Bautista also has been part of the first steps with a new program for the campus and Mission CISD, called Project Unity-Meet in the Middle— a project that is headed by Special Olympics Texas and designed to promote acceptance and inclusion amongst students with and without intellectual disabilities.

Diana Cremar, adapted PE teacher, brought the program idea to the campus and fellow teachers Kathy Howell and Maricela Munoz quickly came on as facilitators.

“It is about breaking down walls,” Howell said. “The students learn about tolerance, building friendships that perhaps they might not have had otherwise. They get to see that just because people are different, they can still be friends.”

The homecoming king commutes around campus in a wheelchair decorated with foam letters on its headrest that read: El Rey and King. Instructional aide, Joe Daniel Cavazos, who spends his day working with Bautista, jokingly said Bautista had the foam letters long before he won the title.

Bautista is an award-winning athlete in the Special Olympics and has dreams of one day becoming an announcer for professional soccer. The senior was pushed to run by a homecoming queen candidate who is involved in Meet in the Middle, but used his own smarts and charm to become king. He explained during the interview process, he was very nervous but answered questions about his closest friends and how he would react in a situation where a classmate was being bullied.

“I would report it…to the principal,” Bautista said.

After the interview process, Bautista was chosen out of the other candidates, and given a crown that now sits in a room on top of his computer.

Cavazos added there was a huge excitement in Bautista when he was on the football field receiving his cape and crown. He and Bautista laughed together when they recalled the initial viewing of the crown, which was not exactly what they expected.

“He got a fill-in crown, because the real one wasn’t ready yet,” Cavazos said. “So he is getting his picture taken, and then he takes it off to look at it and in Spanish he said ‘Por esto, me gane?’ You know, I worked hard for this? But he did receive the real one at the homecoming dance and he was impressed.”

More than 40 students have signed up to be involved in Meet in the Middle, and Howell said though the group has just started meeting, members hope to bring more activities to unite the campus population. Students already initiated a campaign titled ‘Erase the R-Word’.

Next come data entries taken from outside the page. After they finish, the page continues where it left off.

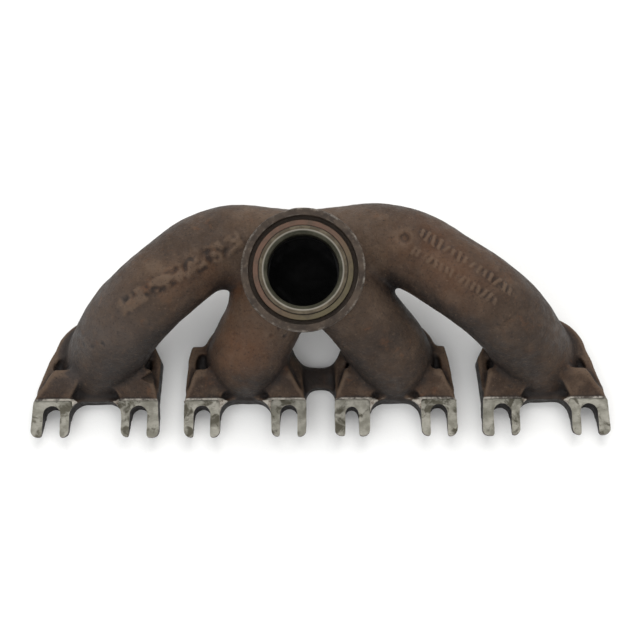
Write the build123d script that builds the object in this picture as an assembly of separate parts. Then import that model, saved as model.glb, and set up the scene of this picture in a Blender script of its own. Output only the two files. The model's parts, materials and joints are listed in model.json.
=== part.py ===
from build123d import *
from math import cos, degrees, radians, sin, tan
import os

# Cast four-cylinder exhaust manifold, in millimetres.
#
# Frame: the plane z = 0 is the face that bolts to the cylinder head, and +Z points away from the head,
# towards the outlet. +X runs along the engine, y = 0 is the line through the four port centres, and the
# stud slots open towards -Y. The origin is half way between ports 2 and 3.

# ---- cylinder head side -------------------------------------------------------------------------
port_count = 4
port_pitch = 90.0
port_bore_r = 18.4
runner_wall = 5.0

# Fork-shaped lugs, two below each port, which slide over studs already in the head. The root gap is
# from the runner's outside to the lug roots, and the root margin is from there to the stud line.
stud_spacing = 52.0
lug_root_gap = 1.3
lug_root_margin = 8.1
slot_width = 10.5
locating_slot_width = 8.3
locating_lug = (3, "left")
lug_thickness = 12.6
lug_width = 21.0
end_lug_extra = 0.8
end_lug_flare = 1.2
lug_tip_margin = 14.2
lug_bevel_height = 9.0
lug_tip_outer_r = 4.0
arch_corner_r = 9.0

# Port flanges: a floor plate, a raised rim and two gussets that run up from the lugs to the neck.
flange_floor = 10.0
flange_hump_margin = 2.8
shoulder_y = 8.5
rim_height = 14.0
rim_width = 5.0
gusset_start_height = 13.8
gusset_slope = 32.0
gusset_depth = 17.0
gusset_inner_x = 5.5
gusset_height = 22.0
neck_length = 25.0

# How far each flange stands out sideways beyond its runner at y = 0, and how much less it does so at
# the shoulder.
flange_overhang = {
    (1, "left"): 5.6,
    (1, "right"): 15.4,
    (2, "left"): 11.2,
    (2, "right"): 8.1,
    (3, "left"): 12.2,
    (3, "right"): 9.0,
    (4, "left"): 16.6,
    (4, "right"): 5.1,
}
shoulder_inset = {
    (1, "left"): 4.9,
    (1, "right"): 4.2,
    (2, "left"): 2.1,
    (2, "right"): 3.5,
    (3, "left"): 3.5,
    (3, "right"): 2.2,
    (4, "left"): 4.2,
    (4, "right"): 4.9,
}

# Low bridge that joins flanges 2 and 3.
bridge_thickness = 8.0
bridge_top_y = -2.5
bridge_depth = 14.0
bridge_corner_r = 6.0

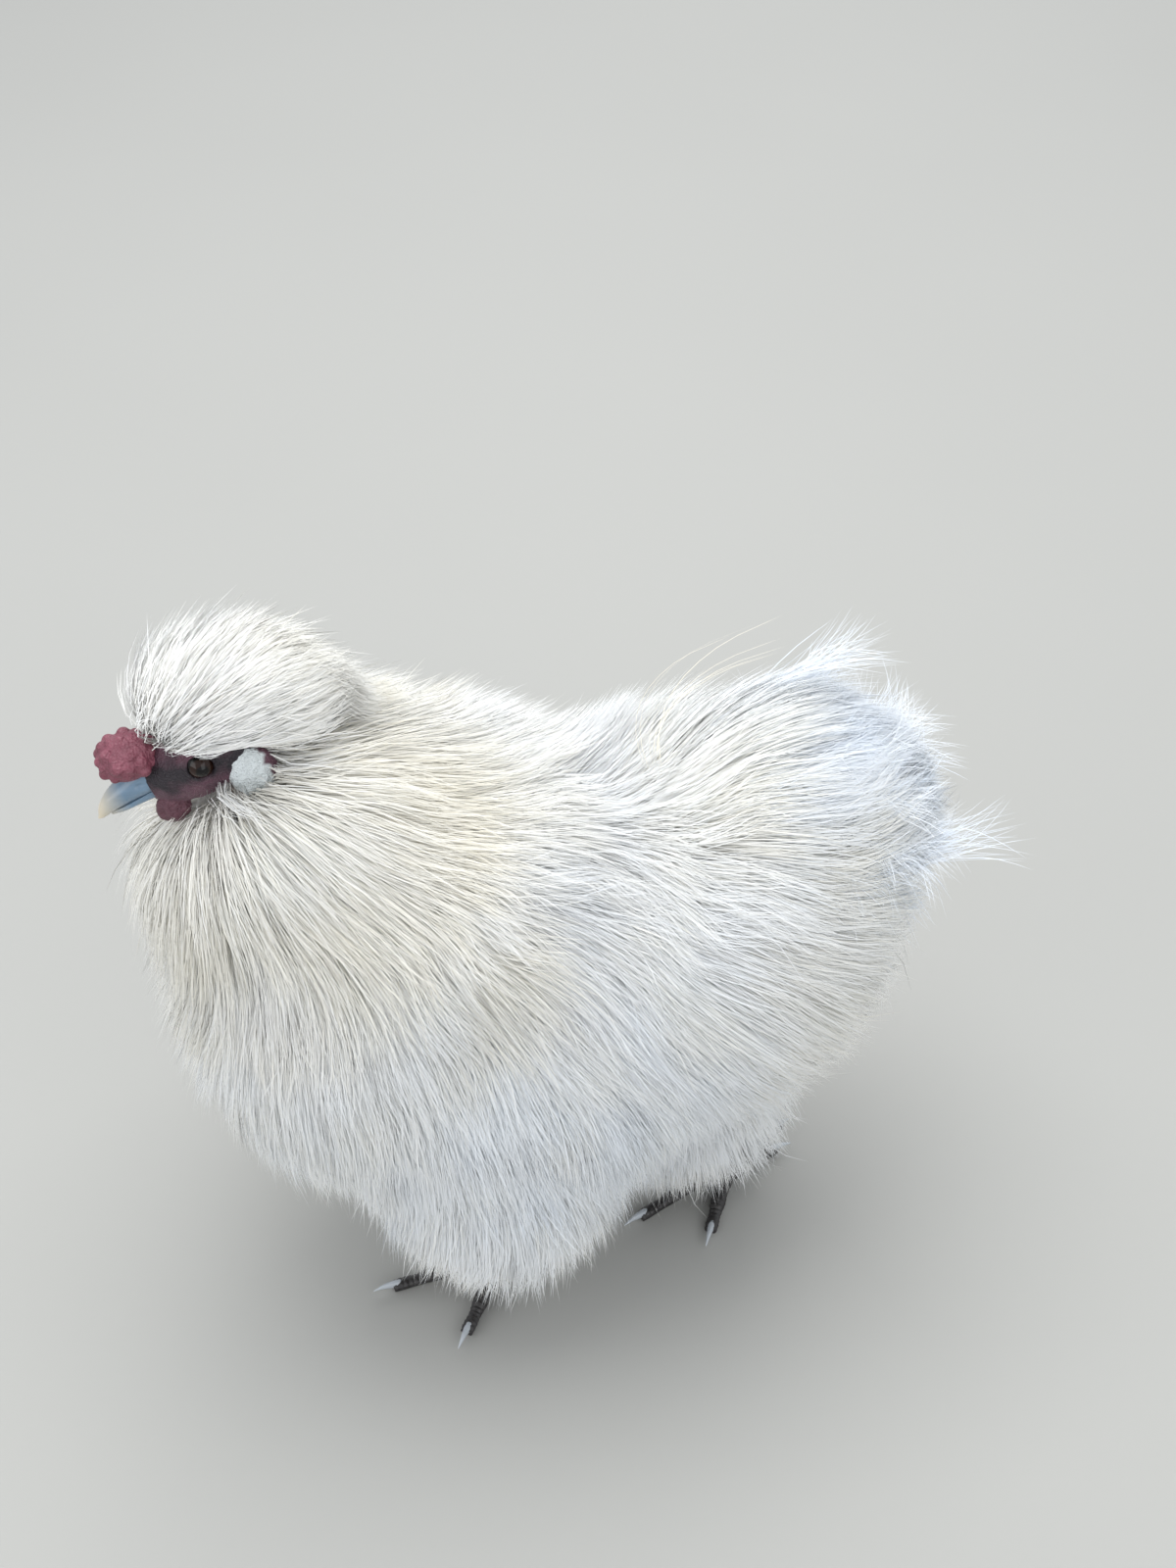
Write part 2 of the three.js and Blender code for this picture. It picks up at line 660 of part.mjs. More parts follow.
function clawSolid(leg, toe, grow = 0) {
  const { ahead, at } = toeLine(leg, toe);
  const stations = [];
  for (let i = 0; i <= 4; i++) {
    const s = i / 4;
    const climbing = HIGH_TOE + toe.rise * 0.86 + 9 * s - 3 * s * s;
    const level = 3.1 + 1.6 * Math.sin(Math.PI * 0.8 * s) - 2 * s;
    const reach = CLAW_LENGTH * (toe.rise ? 0.6 : 1) * s;
    const point = at(toe.length - CLAW_ROOT + reach, toe.rise ? climbing : level);
    const radius = CLAW_RADIUS * (1 - 0.86 * s);
    stations.push([point.x, point.y, point.z, radius * 0.8, radius]);
  }
  return loft(stations, 5, grow, ahead.clone().cross(new THREE.Vector3(0, 0, 1)));
}

function buildLegs() {
  const floor = solidOf(new THREE.BoxGeometry(600, 400, 60), new THREE.Matrix4().makeTranslation(0, 0, -30));
  for (const [name, leg] of Object.entries(legs)) {
    const [x, y] = leg.foot;
    const pad = form([x, y, TOE_RADIUS + 0.6], PAD_HALF);
    const toes = TOES.map((toe) => toeSolid(leg, toe));
    const clawCuts = TOES.map((toe) => clawSolid(leg, toe, GAP));
    addNode("foot_" + name, cutBy(union([solidForm(pad, 8, 6), ...toes]), [floor, ...clawCuts]), scale);
    for (const toe of TOES)
      addNode(`claw_${name}_${toe.name}`, clawSolid(leg, toe).subtract(floor), clawHorn);
    const footCuts = [solidForm(grown(pad, GAP), 8, 6), ...TOES.map((toe) => toeSolid(leg, toe, GAP))];
    addNode("shank_" + name, cutBy(shank(leg), footCuts), scale);
  }
}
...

Cremar indicated Meet in the Middle should give students the chance to participate together in activities that focus on interactive, inclusive opportunities to increase acceptance and awareness of each student’s uniqueness while supporting fitness, disability awareness, academic achievement and sports-related training.

Bautista has had an outpour of support from his classmates on campus, many helped with posters and promoting his candidacy while others visited him during school hours to congratulate him on his win.

The homecoming king enjoyed the perks of being royalty at the VMHS Homecoming Dance, though he said he almost missed it to watch a soccer game. He said his mom made him go, but he did have fun.